What Our Inspectors Say: "An intimate restaurant with seven counter seats and several private rooms, it sources the best ingredients from around Taiwan with a few imported from Japan. Two of the prix-fixe menus feature wagyu beef, in hot pot or fried, while the other two are skewed towards sushi and raw fish. Quality ingredients are mostly prepared in traditional ways, delivering authentic tastes. Service is excellent and the wine and sake lists extensive."

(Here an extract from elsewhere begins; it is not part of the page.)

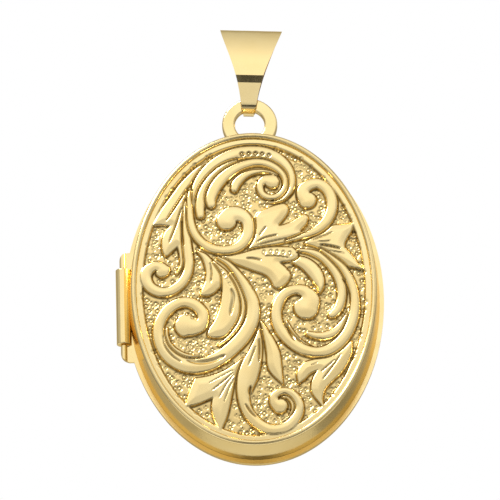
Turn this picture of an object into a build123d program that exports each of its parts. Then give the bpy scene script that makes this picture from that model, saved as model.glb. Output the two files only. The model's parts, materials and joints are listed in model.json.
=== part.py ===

What It Is: Founded in 2009, the French restaurant dazzles diners with its famous red and black color scheme, while the bar area and open kitchen embrace the image of a delightful gastronomic workshop. There are almost 20,000 bottles stocked in the restaurant, with around 5,000 to 6,000 displayed on the wine list. Armed with 28 years of experience, head sommelier Benoît Monier is an authority in French wines. Châteauneuf-du-Pape 2005 by Clos du Mont-Olivet is a red rich in notes of raspberry and leather, and a natural match for spiced white meat such as La Caille, a caramelized free-range quail with foie gras and potato purée.

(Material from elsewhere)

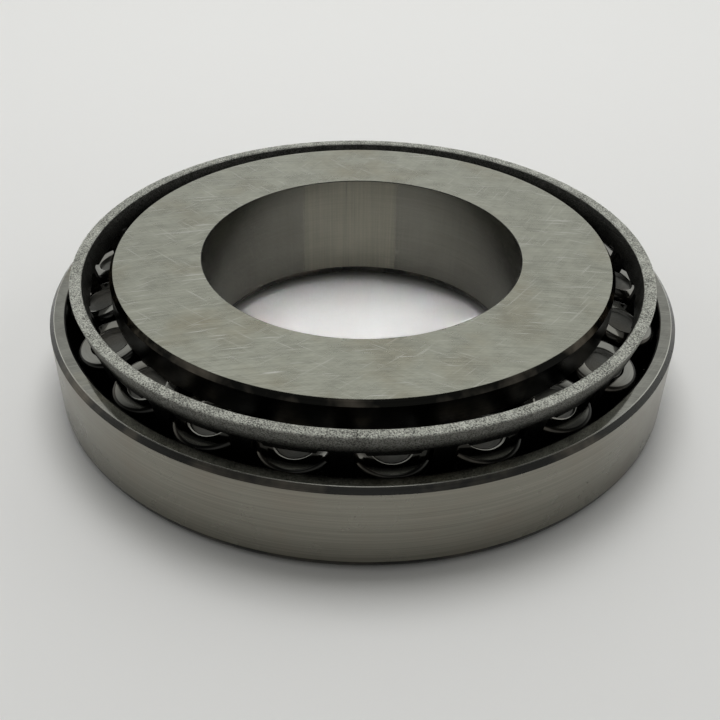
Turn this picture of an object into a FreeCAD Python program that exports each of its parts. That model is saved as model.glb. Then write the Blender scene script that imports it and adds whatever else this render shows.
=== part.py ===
# Single-row tapered roller bearing: a cup (outer ring), a cone (inner ring), a pressed
# steel cage and a full set of tapered rollers, each piece a body of its own.
#
# Millimetres and degrees.  The origin is the centre of the cup's back face, the face that
# the bearing stands on, and +Z runs up the bearing's axis to the cone's back face.
#
# All the tapers share one apex on the bearing's axis, so that the rollers roll without
# sliding.  Points near the rollers are therefore given in the roller's own section: a
# distance along the roller's axis from that apex, and an offset outwards from the axis.
import FreeCAD
import Part
import Sketcher
import os

SIZES = {
    # the whole bearing
    "bearing_width": 18.0,
    "roller_count": 21,
    "first_azimuth": -86.0,
    # rollers
    "roller_tilt": 16.0,
    "roller_taper": 2.1,
    "roller_length": 10.9,
    "pitch_radius": 36.8,
    "large_end_height": 13.15,
    "recess_radius": 2.75,
    "recess_depth": 0.7,
    "recess_draft": 0.15,
    "large_corner_radius": 0.5,
    "small_corner_radius": 0.6,
    # cup
    "cup_radius": 44.0,
    "cup_width": 12.6,
    "cup_chamfer_radial": 0.65,
    "cup_chamfer_axial": 0.7,
    "cup_back_corner": 1.4,
    "cup_back_lip": 0.8,
    "cup_front_lip": 0.25,
    # cone
    "bore_radius": 22.5,
    "cone_width": 17.2,
    "rib_radius": 35.25,
    "rib_chamfer_radial": 0.55,
    "rib_chamfer_axial": 0.75,
    "rib_lower_corner": 0.2,
    "small_rib_radius": 30.3,
    "small_rib_corner": 0.5,
    "bore_back_corner": 0.1,
    "bore_front_corner": 1.5,
    "relief_radius": 0.4,
    # cage
    "sheet_thickness": 1.6,
    "sheet_offset": 1.0,
    "rim_height": 17.25,
    "rim_edge_radius": 0.3,
    "window_above_roller": 1.4,
    "window_below_roller": 0.15,
    "relief_hole_radius": 0.7,
    "relief_hole_rise": 0.5,
    "flange_bore_radius": 31.6,
    "inner_bend_radius": 0.4,
    # running clearances
    "race_clearance": 0.05,
    "rib_clearance": 0.12,
    "small_end_clearance": 0.25,
    "window_clearance": 0.2,
}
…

What Our Inspectors Say: "The glamorous and moody interior uses the iconic black and red color scheme familiar to those who know Joël Robuchon's international group. Sit at the counter to appreciate the atmosphere to the fullest. French classics are reinvented with skill, care and a great deal of aplomb; the service is engaging, confident and thoughtful. Prix-fixe menus offer the best value, but ordering à la carte or even in small tasting portions is possible too."
What It Is: The dining space of Robin’s is divided into a teppanyaki and a grill, both serving set menus with first-class American beef and Australian wagyu, all accompanied by wines that highlight its characteristics. The house selection contains more affordable options in which you’ll find a variety of species of grapes and regions—some examples include Alsatian Riesling, Sauvignon Blanc from New Zealand, Chilean Carménère and a mix of Southern French grapes from Rhône Valley. If boutique wines are what you’re after, Robin’s has also compiled a 30-page, extremely detailed wine list. There’s surely something for every oenophile.

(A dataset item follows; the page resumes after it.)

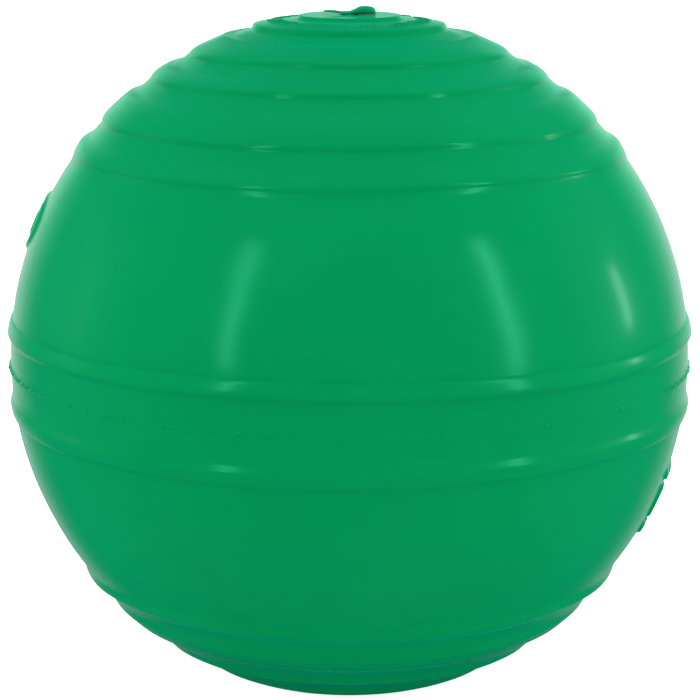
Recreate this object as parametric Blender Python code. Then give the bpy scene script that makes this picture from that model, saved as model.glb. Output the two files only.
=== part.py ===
"""Inflated rubber playground ball, standing on its lower pole, with a pull-out plug in the upper one.

Metres, +Z up. The origin is the middle of the flat disc on the lower pole, and the ball's axis is +Z.
Profiles are worked out about the ball's centre, which lies one ball radius above the origin.
"""
import math

import bmesh
import bpy

# Driving dimensions: metres, and degrees of latitude on the ball.
BALL_DIAMETER = 0.216           # over the tops of the raised bands
BAND_HEIGHT = 0.0012            # how far a raised band stands out of the cover
BAND_RISE = 1.2                 # width of a band's rounded edge on the side of the seam
BAND_FALL = 1.4                 # width of its sloping edge on the side of the pole
UPPER_BELT = (3.9, 7.9)         # the bands beside the seam, above it and below it
LOWER_BELT = (4.8, 9.6)
POLAR_BANDS = ((36.7, 40.9), (44.0, 51.5), (54.8, 59.4), (62.4, 70.9))
SEAM_HALF_WIDTH = 1.2
SEAM_HEIGHT = 0.0006
COVER_WALL = 0.0015
WINDING_WALL = 0.0004
BLADDER_WALL = 0.0008
LAYER_GAP = 0.0003              # left between neighbouring solids

POLE_PAD_FOOT = 73.2            # latitude where the low pad round the pole starts
POLE_PAD_RADIUS = 0.0296
POLE_PAD_RIM = 0.0012           # step at the pad's rim
POLE_DISC_RADIUS = 0.0157
POLE_DISC_STEP = 0.0010         # height of the flat disc above the pad

BORE_RADIUS = 0.0027            # through the valve and, a little wider, through the cover
VALVE_TUBE_RADIUS = 0.0050
VALVE_TIP_RADIUS = 0.0040
VALVE_LENGTH = 0.0220
FLANGE_RADIUS = 0.0150
FLANGE_WALL = 0.0012
PLUG_RADIUS = 0.0024
PLUG_LENGTH = 0.0185            # stem below the flat disc
TAB_HALF_LENGTH = 0.0081        # the pull tab on the plug, along X
TAB_HALF_WIDTH = 0.0030
TAB_WALL = 0.0008
TAB_LIFT = 0.00035              # clear of the flat disc over the stem
TAB_LIP_TOP = 0.00266           # top of the finger lip above the flat disc

COLUMNS = 40                    # flats round the ball
SMALL_COLUMNS = 24              # flats round the valve and the plug
ROW_STEP = 9                    # degrees of latitude between rows of a plain layer
LAST_ROW = 81
EYE_LATITUDE = 85.1             # edge of the eye that the winding leaves round the valve
TAB_STATIONS = 14
TAB_SECTION_POINTS = 12

# Derived sizes.
COVER_RADIUS = BALL_DIAMETER / 2 - BAND_HEIGHT
COVER_INNER = COVER_RADIUS - COVER_WALL
WINDING_OUTER = COVER_INNER - LAYER_GAP
WINDING_INNER = WINDING_OUTER - WINDING_WALL
BLADDER_OUTER = WINDING_INNER - LAYER_GAP
BLADDER_INNER = BLADDER_OUTER - BLADDER_WALL
HALF_EDGE = SEAM_HALF_WIDTH + math.degrees(LAYER_GAP / COVER_RADIUS)
COVER_HOLE = BORE_RADIUS + LAYER_GAP / 3
TUBE_HOLE = VALVE_TUBE_RADIUS + LAYER_GAP

GREEN = (0.0, 0.29, 0.09)
MATERIALS = {
    "cover_rubber": (GREEN, 0.28),
    "seam_rubber": (GREEN, 0.30),
    "plug_rubber": ((0.0, 0.22, 0.08), 0.38),
    "wound_thread": ((0.72, 0.70, 0.62), 0.80),
    "bladder_rubber": ((0.03, 0.03, 0.03), 0.55),
    "patch_rubber": ((0.10, 0.09, 0.08), 0.60),
    "valve_rubber": ((0.32, 0.22, 0.12), 0.50),
}


def clear_scene():
    for thing in list(bpy.data.objects):
        bpy.data.objects.remove(thing, do_unlink=True)


def make_material(name):
    colour, roughness = MATERIALS[name]
    material = bpy.data.materials.new(name)
    material.use_nodes = True
    shader = material.node_tree.nodes["Principled BSDF"]
    shader.inputs["Base Color"].default_value = (*colour, 1.0)
    shader.inputs["Roughness"].default_value = roughness
    shader.inputs["Metallic"].default_value = 0.0
    return material


def on_sphere(radius, latitude):
    """Profile point (distance from the axis, height) at a latitude of a sphere."""
    angle = math.radians(latitude)
    return radius * math.cos(angle), radius * math.sin(angle)


def at_distance(radius, rho):
    """Profile point of a sphere at a given distance from the axis, on its upper side."""
    return rho, math.sqrt(radius ** 2 - rho ** 2)


def mirrored(profile):
    return [(rho, -height) for rho, height in profile]


def finish(bm, name, material):
    """Turn the edited mesh into a smooth-shaded object at the ball's centre."""
    bmesh.ops.recalc_face_normals(bm, faces=bm.faces)
    mesh = bpy.data.meshes.new(name)
    bm.to_mesh(mesh)
    bm.free()
    mesh.shade_smooth()
    mesh.set_sharp_from_angle(angle=math.radians(30))
    mesh.materials.append(make_material(material))
    piece = bpy.data.objects.new(name, mesh)
    piece.location = (0.0, 0.0, COVER_RADIUS)
    bpy.context.scene.collection.objects.link(piece)
    return piece


def turned(name, profile, material, columns=COLUMNS, ends="loop"):
    """Turn a profile about Z. Its ends meet ("loop"), or each is closed by a flat face ("capped")."""
    bm = bmesh.new()
    turns = [2 * math.pi * column / columns for column in range(columns)]
    rings = [[bm.verts.new((rho * math.cos(turn), rho * math.sin(turn), height)) for turn in turns]
             for rho, height in profile]
    neighbours = list(zip(rings, rings[1:]))
    if ends == "loop":
        neighbours.append((rings[-1], rings[0]))
    else:
        bm.faces.new(rings[0])
        bm.faces.new(rings[-1])
    for here, there in neighbours:
        for column in range(columns):
            after = (column + 1) % columns
            bm.faces.new((here[column], here[after], there[after], there[column]))
    return finish(bm, name, material)


def layer_rows(radius, start):
    """Upward profile of a plain layer, from a starting latitude to the edge of the valve's eye."""
    rows = [start] + [row for row in range(-LAST_ROW, LAST_ROW + 1, ROW_STEP) if row > start + 1]
    return [on_sphere(radius, row) for row in rows + [EYE_LATITUDE]]


def band_profile(foot, end):
    """A raised band's section: rounded edge on the side of the seam, top, sloping edge."""
    base, top = COVER_RADIUS, COVER_RADIUS + BAND_HEIGHT
    points = [on_sphere(base, foot), on_sphere(base + 0.7 * BAND_HEIGHT, foot + 0.3 * BAND_RISE),
              on_sphere(top, foot + BAND_RISE)]
    if end - foot > 6:
        points.append(on_sphere(top, (foot + end) / 2))
    return points + [on_sphere(top, end - BAND_FALL), on_sphere(base, end)]


def cover_outside(belt):
    """Outer profile of one half of the cover, from its edge at the seam to its flat polar disc."""
    profile = [on_sphere(COVER_RADIUS, HALF_EDGE)] + band_profile(*belt)
    plain_from, plain_to = belt[1], POLAR_BANDS[0][0]
    plain_rows = 3
    for row in range(1, plain_rows + 1):
        latitude = plain_from + (plain_to - plain_from) * row / (plain_rows + 1)
        profile.append(on_sphere(COVER_RADIUS, latitude))
    for band in POLAR_BANDS:
        profile += band_profile(*band)
    foot = on_sphere(COVER_RADIUS, POLE_PAD_FOOT)
    disc_foot_height = COVER_RADIUS - POLE_DISC_STEP
    profile += [foot, (POLE_PAD_RADIUS, foot[1] + POLE_PAD_RIM - BAND_HEIGHT / 4),
                (POLE_DISC_RADIUS + POLE_DISC_STEP / 2, disc_foot_height),
                (POLE_DISC_RADIUS, COVER_RADIUS)]
    return profile


def make_cover_upper():
    outside = cover_outside(UPPER_BELT) + [(COVER_HOLE, COVER_RADIUS)]
    inside = layer_rows(COVER_INNER, HALF_EDGE) + [at_distance(COVER_INNER, COVER_HOLE)]
    return turned("cover_upper", outside + inside[::-1], "cover_rubber")


def make_cover_lower():
    outside = mirrored(cover_outside(LOWER_BELT))
    inside = mirrored(layer_rows(COVER_INNER, HALF_EDGE))
    return turned("cover_lower", outside[::-1] + inside, "cover_rubber", ends="capped")


def make_seam_strip():
    crown = COVER_RADIUS + SEAM_HEIGHT
    upper_edge = [on_sphere(COVER_RADIUS, SEAM_HALF_WIDTH), on_sphere(COVER_INNER, SEAM_HALF_WIDTH)]
    shoulder = on_sphere(crown, SEAM_HALF_WIDTH / 2)
    profile = [shoulder] + upper_edge + mirrored(upper_edge[::-1]) + mirrored([shoulder])
    return turned("seam_strip", profile, "seam_rubber")


def make_shell(name, outer_radius, inner_radius, material, hole=None):
    """A closed layer with an opening at the top for the valve."""
    outside = layer_rows(outer_radius, -EYE_LATITUDE)
    inside = layer_rows(inner_radius, -EYE_LATITUDE)
    if hole:
        outside.append(at_distance(outer_radius, hole))
        inside.append(at_distance(inner_radius, hole))
    return turned(name, outside + inside[::-1], material, ends="capped")


def make_valve_patch():
    rim = on_sphere(WINDING_INNER, EYE_LATITUDE)[0] - LAYER_GAP
    profile = [at_distance(WINDING_OUTER, TUBE_HOLE), at_distance(WINDING_OUTER, rim),
               at_distance(WINDING_INNER, rim), at_distance(WINDING_INNER, TUBE_HOLE)]
    return turned("valve_patch", profile, "patch_rubber")


def make_valve_body():
    """Tube from just under the cover down into the ball, with a domed flange inside the bladder."""
    top = at_distance(COVER_INNER, TUBE_HOLE)[1] - LAYER_GAP
    roof = BLADDER_INNER - 1.5 * LAYER_GAP
    floor = roof - FLANGE_WALL
    middle = (FLANGE_RADIUS + VALVE_TUBE_RADIUS) / 2
    flange_top = [at_distance(roof, rho) for rho in (VALVE_TUBE_RADIUS, middle, FLANGE_RADIUS)]
    flange_bottom = [at_distance(floor, rho) for rho in (FLANGE_RADIUS, middle, VALVE_TUBE_RADIUS)]
    tip = [(VALVE_TIP_RADIUS, top - VALVE_LENGTH), (BORE_RADIUS, top - VALVE_LENGTH)]
    profile = [(BORE_RADIUS, top), (VALVE_TUBE_RADIUS, top)] + flange_top + flange_bottom + tip
    return turned("valve_body", profile, "valve_rubber", SMALL_COLUMNS)


def tab_height(along):
    """Underside and top of the pull tab above the flat disc, at a place -1 to 1 along it."""
    tongue_rise = TAB_WALL / 2 * min(1.0, max(0.0, -along) / 0.6)
    underside = TAB_LIFT + tongue_rise
    lip = math.exp(-((along - 0.55) / 0.36) ** 2)
    return underside, underside + TAB_WALL + (TAB_LIP_TOP - TAB_LIFT - TAB_WALL) * lip


def make_pull_tab():
    """The tongue and finger lip on top of the plug: rounded sections along X, joined by quads."""
    bm = bmesh.new()
    rings = []
    for station in range(TAB_STATIONS + 1):
        along = math.sin(math.pi * (station / TAB_STATIONS - 0.5)) * 0.97
        half_width = TAB_HALF_WIDTH * (1 - along ** 4) ** 0.5
        underside, top = tab_height(along)
        middle, half_height = (underside + top) / 2, (top - underside) / 2
        ring = []
        for corner in range(TAB_SECTION_POINTS):
            turn = 2 * math.pi * (corner + 0.5) / TAB_SECTION_POINTS
            across = math.copysign(abs(math.cos(turn)) ** 0.6, math.cos(turn))
            up = math.copysign(abs(math.sin(turn)) ** 0.6, math.sin(turn))
            ring.append(bm.verts.new((along * TAB_HALF_LENGTH / 0.97, across * half_width,
                                      COVER_RADIUS + middle + up * half_height)))
        rings.append(ring)
    for here, there in zip(rings, rings[1:]):
        for corner in range(TAB_SECTION_POINTS):
            after = (corner + 1) % TAB_SECTION_POINTS
            bm.faces.new((here[corner], here[after], there[after], there[corner]))
    bm.faces.new(rings[0])
    bm.faces.new(rings[-1])
    tab = finish(bm, "pull_tab_shape", "plug_rubber")
    tab.hide_render = True
    tab.display_type = "WIRE"
    return tab


def make_valve_plug():
    """Stem with a rounded tip, united with its pull tab. It slides out along Z."""
    tip = COVER_RADIUS - PLUG_LENGTH
    into_tab = COVER_RADIUS + TAB_LIFT + TAB_WALL / 2
    arc = [math.radians(step) for step in (15, 40, 65)]
    rounded = [(PLUG_RADIUS * math.sin(turn), tip + PLUG_RADIUS * (1 - math.cos(turn))) for turn in arc]
    profile = rounded + [(PLUG_RADIUS, tip + PLUG_RADIUS), (PLUG_RADIUS, into_tab)]
    plug = turned("valve_plug", profile, "plug_rubber", SMALL_COLUMNS, ends="capped")
    union = plug.modifiers.new("add pull tab", "BOOLEAN")
    union.operation = "UNION"
    union.object = make_pull_tab()
    return plug


def main():
    clear_scene()
    make_cover_upper()
    make_cover_lower()
    make_seam_strip()
    make_shell("thread_winding", WINDING_OUTER, WINDING_INNER, "wound_thread")
    make_shell("bladder", BLADDER_OUTER, BLADDER_INNER, "bladder_rubber", hole=TUBE_HOLE)
    make_valve_patch()
    make_valve_body()
    make_valve_plug()


main()
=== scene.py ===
"""Looks of the playground ball: fine moulded rubber surfaces, materials, studio and camera."""
import math

import bpy
import numpy as np
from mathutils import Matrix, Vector


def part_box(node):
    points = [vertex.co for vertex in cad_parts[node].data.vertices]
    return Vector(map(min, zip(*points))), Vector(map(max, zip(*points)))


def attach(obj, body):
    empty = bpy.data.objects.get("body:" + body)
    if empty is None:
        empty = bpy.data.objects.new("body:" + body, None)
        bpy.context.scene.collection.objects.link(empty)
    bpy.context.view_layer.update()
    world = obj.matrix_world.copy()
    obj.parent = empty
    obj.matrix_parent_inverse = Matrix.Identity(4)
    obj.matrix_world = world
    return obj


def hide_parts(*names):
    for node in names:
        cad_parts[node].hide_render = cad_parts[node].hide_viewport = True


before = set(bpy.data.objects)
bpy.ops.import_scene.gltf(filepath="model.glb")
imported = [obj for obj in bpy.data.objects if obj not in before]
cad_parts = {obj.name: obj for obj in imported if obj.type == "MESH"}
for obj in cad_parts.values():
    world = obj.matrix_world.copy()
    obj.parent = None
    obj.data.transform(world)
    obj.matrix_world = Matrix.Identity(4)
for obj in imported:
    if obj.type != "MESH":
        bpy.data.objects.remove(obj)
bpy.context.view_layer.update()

MM = 0.001

# Sizes read from the frame.
COVER_LOW, COVER_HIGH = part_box("cover_lower")[0].z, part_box("cover_upper")[1].z
RADIUS = (COVER_HIGH - COVER_LOW) / 2
CENTRE = Vector((0, 0, COVER_LOW + RADIUS))
WINDING_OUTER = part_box("thread_winding")[1].x
BLADDER_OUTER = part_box("bladder")[1].x
SEAM_HALF = math.degrees(math.asin(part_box("seam_strip")[1].z / RADIUS - 1))
PLUG_LOW, PLUG_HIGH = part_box("valve_plug")
VALVE_LOW, VALVE_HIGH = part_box("valve_body")
PATCH_LOW, PATCH_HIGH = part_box("valve_patch")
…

What Our Inspectors Say: "Both the teppanyaki restaurant and the grill are named after a long-serving maître d'. Professional chefs flaunt their show-stopping tricks on the teppan right before your counter seat with a six-course dinner menu highlighted by an array of premium steaks. The grill also offers a similar set menu that includes a trip to their organic salad bar and a choice of dessert. Both restaurants share an excellent wine list."
What It Is: The narrow lanes of Shuangcheng Street lead one to Tutto Bello, an establishment of over two decades beloved for its quality ingredients and cooking. The majority of its wines come from Italy and France; the multitude of hand-picked wine glasses shows how much thought owner and Hong Kong transplant Samson Mui puts into the restaurant’s beverage options. In addition to rare vintages, the France- and Old World-focused wine list is organized neatly by region and village of production. The two house wines are the microcosm of the rich global wine culture: both Fixin 2014 by Domaine Jean Fournier and Italian Masi Campofiorin offer great value for money. Poultry dishes such as quail and duck work well with the bottles above.
What Our Inspectors Say: "A smart Italian restaurant where the owner and his team strive to ensure that 'everything is perfect.' The cuisine is firmly based upon classic dishes but is interpreted by the talented chef in a light, modern style. Well-presented dishes show care, quality ingredients and well-judged subtlety, especially with the flavors; the homemade pasta is a highlight. A substantial wine list includes some impressive French and Italian producers."